After graduating from Northwestern University in 1986, Colbert joined a comedy troupe in Chicago. At age 22, he said he was walking through the streets of Chicago on a cold night when a stranger handed him a little green pocket Bible that contained the Christian scriptures and the books of Psalms and Proverbs.
Colbert remembered that the pages were frozen stiff, so he had to crack the book open. What appeared was an index listing verses to read based upon the emotions that a person might be feeling.
Colbert said he was feeling “anxious” at the time, so he flipped to the Bible verse recommended for those struggling with anxiety.
It turned out to be Jesus’ Sermon on the Mount, which contains the verse, “Therefore I tell you, do not worry about your life, what you will eat or drink; or about your body, what you will wear. Is not life more than food, and the body more than clothes? … Can anyone of you by worrying add a single hour to your life?”
The words seemed to speak directly to him.
“I was absolutely, immediately lightened,” Colbert recalled.
“I stood on the street corner in the cold and read the sermon,” he said. “And my life has never been the same.”

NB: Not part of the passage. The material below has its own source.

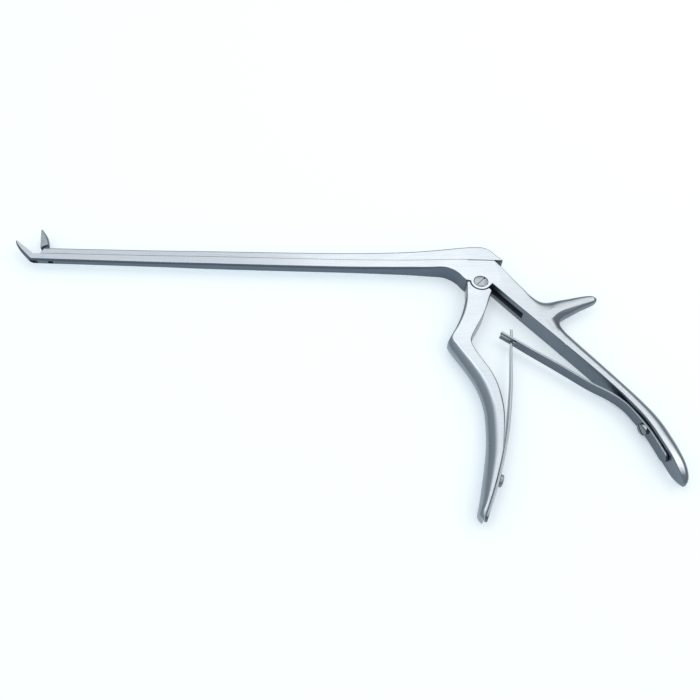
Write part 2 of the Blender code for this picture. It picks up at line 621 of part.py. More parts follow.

He told the host that he still tries to carry a copy of the Bible with him wherever he goes.
And when he prays and thinks about God now, Colbert said he thinks about love. He described his image of God in near-mystical terms.
“What I’m imagining is some triune opening, like a bay door … opening up and through which I can go, and on the other side of that is freedom,” he said. “And that has to do with love and acceptance.”